Melalui kebijakan tersebut, bela diri Jepang bukan hanya kegiatan ekstrakurikuler, tetapi bagian dari sistem pendidikan nasional yang menanamkan nilai disiplin, rasa hormat, dan kesinambungan tradisi.
Menariknya, istilah kendo (剣道) berarti jalan pedang, tetapi makna filosofisnya jauh melampaui sekadar kemampuan bertarung.
Menurut Federasi Kendo Jepang, tujuan utama kendo adalah mendisiplinkan karakter manusia melalui penerapan prinsip-prinsip pedang.
Dengan demikian, latihan bela diri di sekolah bukan hanya soal teknik, melainkan juga pendidikan yang menumbuhkan keseimbangan antara tubuh, pikiran, dan karakter.
Selain menjadi pelajaran jasmani, bela diri Jepang juga diakui sebagai bagian dari warisan budaya takbenda bangsa.
Meskipun tidak semua jenis bela diri tercatat secara individu di UNESCO, Jepang merupakan negara penandatangan Convention for the Safeguarding of the Intangible Cultural Heritage.

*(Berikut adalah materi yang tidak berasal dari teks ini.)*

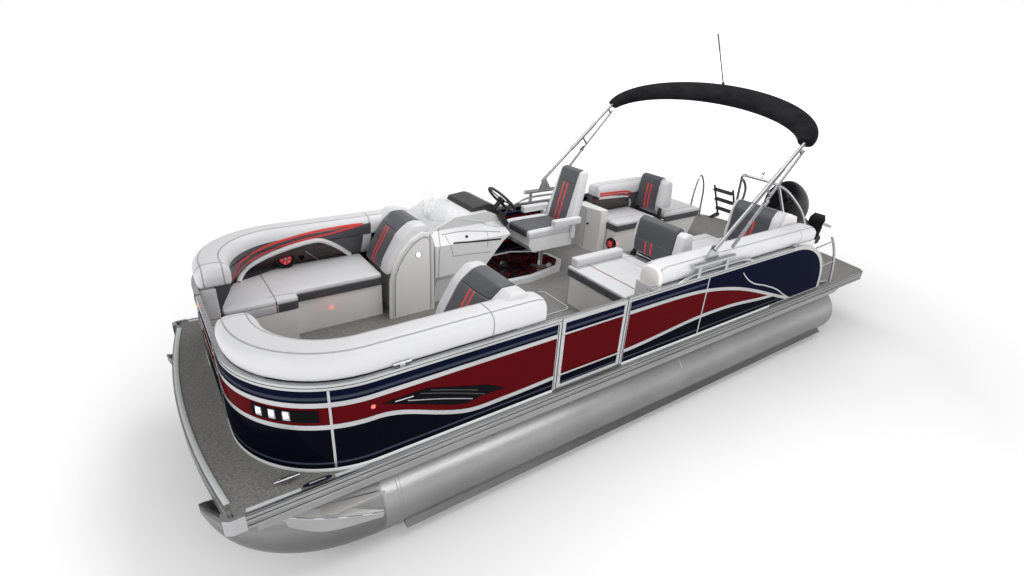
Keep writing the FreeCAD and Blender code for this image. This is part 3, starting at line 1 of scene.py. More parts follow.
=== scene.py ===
"""Pontoon boat: finishes, upholstery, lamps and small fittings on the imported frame.

Positions are given by deck(x, y, z) in the boat's own deck coordinates in millimetres, as in the part's
source: x runs forward from the bow corners, y to port and z up from the keels.
"""
import json
import math
from functools import partialmethod

import bmesh
import bpy
import numpy as np
from mathutils import Matrix, Vector, noise
from mathutils.bvhtree import BVHTree
from mathutils.kdtree import KDTree

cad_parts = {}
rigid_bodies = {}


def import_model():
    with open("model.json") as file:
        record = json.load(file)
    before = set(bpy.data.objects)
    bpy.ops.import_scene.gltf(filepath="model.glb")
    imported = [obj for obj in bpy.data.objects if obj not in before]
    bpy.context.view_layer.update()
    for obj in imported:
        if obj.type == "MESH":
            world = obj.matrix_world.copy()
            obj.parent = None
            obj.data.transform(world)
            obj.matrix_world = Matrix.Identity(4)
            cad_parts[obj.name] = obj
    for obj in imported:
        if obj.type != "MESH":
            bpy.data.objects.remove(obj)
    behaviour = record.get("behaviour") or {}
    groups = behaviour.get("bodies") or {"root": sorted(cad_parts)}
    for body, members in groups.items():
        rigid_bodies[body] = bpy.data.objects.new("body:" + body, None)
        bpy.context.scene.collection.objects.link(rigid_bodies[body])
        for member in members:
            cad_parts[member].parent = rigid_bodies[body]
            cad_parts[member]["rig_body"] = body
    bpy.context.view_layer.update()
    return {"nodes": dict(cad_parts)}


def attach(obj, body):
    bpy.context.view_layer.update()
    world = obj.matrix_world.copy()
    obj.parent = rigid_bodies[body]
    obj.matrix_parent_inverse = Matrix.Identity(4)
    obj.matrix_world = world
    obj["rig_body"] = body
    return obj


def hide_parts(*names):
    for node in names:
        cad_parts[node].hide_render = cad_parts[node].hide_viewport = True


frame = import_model()

# Driving dimensions: the deck's place in the frame in metres, the rest in deck millimetres
SHIFT_X = 4.3827
FENCE_Y = 1265.0
CORNER_R = 735.0
CORNER_X, CORNER_Y = -870.0, FENCE_Y - CORNER_R
STRIP_UPPER = 1380
STRIP_LOWER = 1218
SIDE_GATE_STRIP = 1012
DECK_Z = 863.5

# Places and widths that materials use, in deck metres
SEAM_X = -4.060
CHAIR_X, CHAIR_Y = -3.680, -0.740
SEAM_HALF = 0.006
SEAM_DARKNESS = 0.34
CORD_HALF = 0.005
MAT_Z = 0.9262
WEAVE_PITCH = 0.009

TURN = 2 * math.pi
RING_SIDES = 40

# Colours
WHITE_VINYL = (0.62, 0.62, 0.635)
CHARCOAL_VINYL = (0.055, 0.057, 0.065)
STRIPE_RED = (0.62, 0.035, 0.035)
PIPING_RED = (0.30, 0.02, 0.025)
SEAM_SHADE = (0.02, 0.02, 0.02)
BAND_RED = (0.082, 0.003, 0.005)
BAND_NAVY = (0.003, 0.0045, 0.017)
BAND_BLACK = (0.002, 0.0025, 0.006)
BAND_SLATE = (0.040, 0.046, 0.068)
SWOOSH_SILVER = (0.45, 0.46, 0.48)
PLATE_GREY = (0.80, 0.79, 0.77)
GEL_WHITE = (0.72, 0.72, 0.73)


def deck(x, y, z):
    """A point in deck millimetres, in the frame's metres."""
    return Vector((x / 1000 + SHIFT_X, y / 1000, z / 1000))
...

Pemerintah Jepang aktif melindungi praktik budaya tradisional, termasuk bela diri, sebagai warisan hidup yang diwariskan dari generasi ke generasi.
Bela diri Jepang dinilai mewakili pengetahuan, teknik, ritual, serta ingatan kolektif masyarakat yang sesuai dengan kriteria warisan takbenda.

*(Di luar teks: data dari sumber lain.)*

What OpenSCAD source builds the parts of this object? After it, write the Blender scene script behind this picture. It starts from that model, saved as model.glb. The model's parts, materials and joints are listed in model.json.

Dengan adanya dukungan publik dan pengakuan resmi, seni bela diri tetap hidup di tengah masyarakat modern tanpa kehilangan nilai tradisinya.
Bela diri di Jepang bukan hanya praktik olahraga, tetapi juga ekspresi budaya dan filosofi yang menanamkan keseimbangan antara tubuh, pikiran, dan moralitas.